In seemingly no time at all, she’s bonded with 70-year-old Henry (John La Broila), a scraggly, white-haired dementia victim, who routinely speaks about his missing daughter. Most days, however, he just eats, sleeps, and watches television. “I need to get a message to my daughter,” he frustratedly insists, though he isn’t entirely aware of his surroundings, current events, or even the year. But he has good days and bad days, sometimes playing the piano and speaking quite lucidly. Erin’s ruse works out surprisingly well, though the inquisitiveness of her fellow nurses pressures her into an awkward level of unsociableness, threatening to unveil her life on the streets.

The film opens with the line “Based on too many stories,” which is just one more ornamented way of suggesting a glimmer of truth behind the plot, which is to say that this is likely 100% fictional. Noticeably overdramatic music chimes in habitually, not always matching the activity onscreen, as if meeting some sort of quota, even without suspenseful actions on the horizon; it’s quite odd, becoming the first of many things to go very much against the grounded-in-reality storytelling. Of course, when Erin virtually kidnaps Henry to go on a wild goose chase after his daughter, the realism begins to wane further. Impulsiveness or irresponsibility is one thing; Erin’s spontaneous scheme feels remarkably fanciful.

If “Finding Alice” is supposed to be an odd-couple road-trip movie, it makes a bit of sense. But the introduction and the character development lean in a different direction; its tone is more of a mild-mannered Bonnie-and-Clyde, brimming with strained humor, upbeat music, and a devil-may-care extemporaneousness. Something dark also lurks under the surface, twinned with an overt cruelty and short temper concerning Henry’s flagging health. If he were wrongly imprisoned in the nursing home, or abandoned in some way, his liberation would be nearly heroic; but Erin’s motives convey only selfishness and deceit. Occasionally, she behaves as if she’s the one who should be institutionalized.
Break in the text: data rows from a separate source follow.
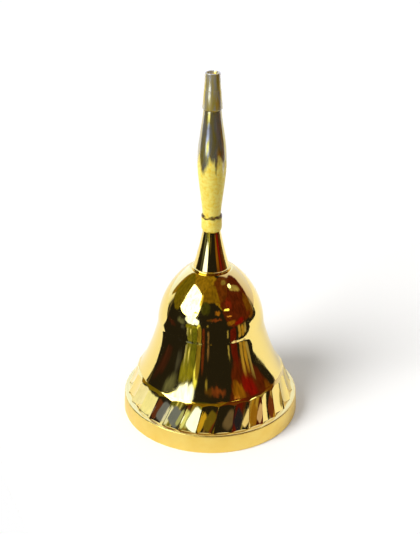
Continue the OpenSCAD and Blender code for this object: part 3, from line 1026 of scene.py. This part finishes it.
def add_world(studio):
    """White behind the bell, a dark room in front of it in the polish, and even light."""
    world = bpy.context.scene.world or bpy.data.worlds.new("room")
    bpy.context.scene.world = world
    world.use_nodes = True
    world.node_tree.nodes.clear()
    output = new_node(world, "OutputWorld")
    white = new_node(world, "Background", color=(1, 1, 1, 1), strength=1)
    even = new_node(world, "Background", color=(1, 0.96, 0.9, 1), strength=studio.fill)
    seen = new_node(world, "LightPath")
    place = new_node(world, "TexCoord")
    # How far a direction leans to the back and upwards, where the room is bright
    lean = new_node(world, "VectorMath", operation="DOT_PRODUCT")
    lean.inputs[1].default_value = (0, 1, 0.44)
    link(world, place, "Generated", lean, 0)
    aside = new_node(world, "SeparateXYZ")
    link(world, place, "Generated", aside, "Vector")
    rightwards = ramp(world, aside, "X", -0.5, 0.5, 0, 1)
    near = blend(world, rightwards, (0.98, 0.99, 0.9), (0.72, 0.62, 0.72))
    far = blend(world, rightwards, (1.07, 1.36, 2.6), (0.87, 0.95, 1.5))
    backdrop = blend(world, ramp(world, lean, "Value", 0.45, 0.95, 0, 1), near, far)
    behind = ramp(world, lean, "Value", 0.38, 0.46, 0, 1)
    colour = blend(world, behind, (0.016, 0.014, 0.014), backdrop)
    room = new_node(world, "Background", strength=1)
    link(world, colour, MIX_OUT, room, "Color")
    shine = mixed_shader(world, (seen, "Is Glossy Ray"), even, room)
    front = maths(world, "MAXIMUM", (seen, "Is Camera Ray"), (seen, "Is Transmission Ray"))
    shown = mixed_shader(world, (front, 0), shine, white)
    link(world, shown, 0, output, "Surface")


class HANDBELL_OT_studio(bpy.types.Operator):
    """Set up the camera, the white sheet, the lamp and the surroundings"""

    bl_idname = "handbell.studio"
    bl_label = "Studio"

    def execute(self, context):
        studio = context.scene.bell_studio
        context.scene.view_settings.view_transform = "Standard"
        add_camera(studio)
        add_floor(studio)
        add_lamp(studio)
        add_world(studio)
        for cards, seen_r, seen_z, away in CARD_SETS:
            for layer, card in enumerate(cards):
                add_card(seen_r, seen_z, away * (1 - layer / LAYERS), *card)
        return {"FINISHED"}


class HANDBELL_PT_panel(bpy.types.Panel):
    """The bell's steps, sizes and colours in the sidebar"""

    bl_label = "Hand Bell"
    bl_idname = "HANDBELL_PT_panel"
    bl_space_type = "VIEW_3D"
    bl_region_type = "UI"
    bl_category = "Hand Bell"

    def draw(self, context):
        layout = self.layout
        for operator in STEPS:
            layout.operator(operator.bl_idname)
        for group in GROUPS:
            box = layout.box()
            settings = getattr(context.scene, group)
            for name in settings.bl_rna.properties.keys():
                if name not in ("rna_type", "name"):
                    box.prop(settings, name)


STEPS = (HANDBELL_OT_studio, HANDBELL_OT_shell, HANDBELL_OT_handle, HANDBELL_OT_fixings)
GROUPS = {"bell_sizes": BellSizes, "bell_finish": BellFinish, "bell_studio": BellStudio}
CLASSES = (*GROUPS.values(), *STEPS, HANDBELL_PT_panel)


def register():
    for cls in CLASSES:
        bpy.utils.register_class(cls)
    for name, group in GROUPS.items():
        setattr(bpy.types.Scene, name, PointerProperty(type=group))


def unregister():
    for name in GROUPS:
        delattr(bpy.types.Scene, name)
    for cls in reversed(CLASSES):
        bpy.utils.unregister_class(cls)


def main():
    """Makes the whole scene."""
    register()
    bpy.ops.handbell.studio()
    bpy.ops.handbell.shell()
    bpy.ops.handbell.handle()
    bpy.ops.handbell.fixings()


if __name__ == "__main__":
    main()
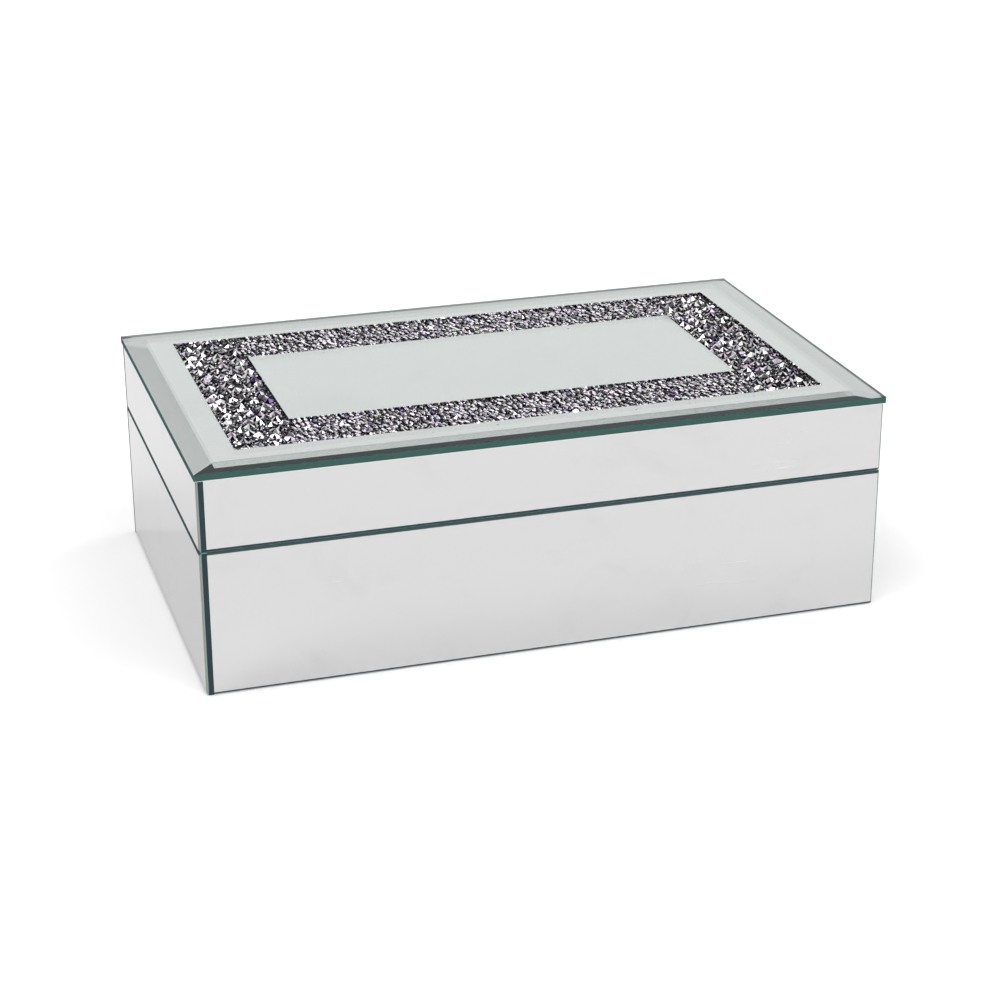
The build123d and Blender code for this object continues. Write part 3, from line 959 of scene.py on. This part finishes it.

They’re certainly a cinematic pairing, though their misadventures aren’t particularly cinematic (nor does each individual episode last long enough for a conclusion, such as a flighty notion to paint “Just Married” on the back of their car). Ups and downs betray a glaring absence of convincing drama, as neither character conducts themselves in a consistent way; if their costumes suddenly changed, viewers might believe them to be playing different roles. And once Erin reveals her ultimate mission, it calls into question why Henry needs to be included at all.

Mentally, he’s not all there, while she’s suffering from psychological traumas; but his persona doesn’t contribute much to the story, while her’s summons only disdain. As the picture progresses, his presence only grows more unnecessary, while she only becomes more unsympathetic. For a largely uneventful (or considerably uninspired) enterprise, it’s an inexplicably bizarre choice to build a plot around two leads who couldn’t feel more inconsequential – or, during sequences of greater fervor, simply alienating. The finale presents a long-awaited surprise, and though it’s memorable, it’s too late. Whatever point the filmmakers are trying to make, or whatever tale they’re trying to relate, it doesn’t work; this isn’t an examination of the human condition as much as it is a meandering mess of unfocused snippets of familial tragedies, comically devoid of meaningful connections or resolutions.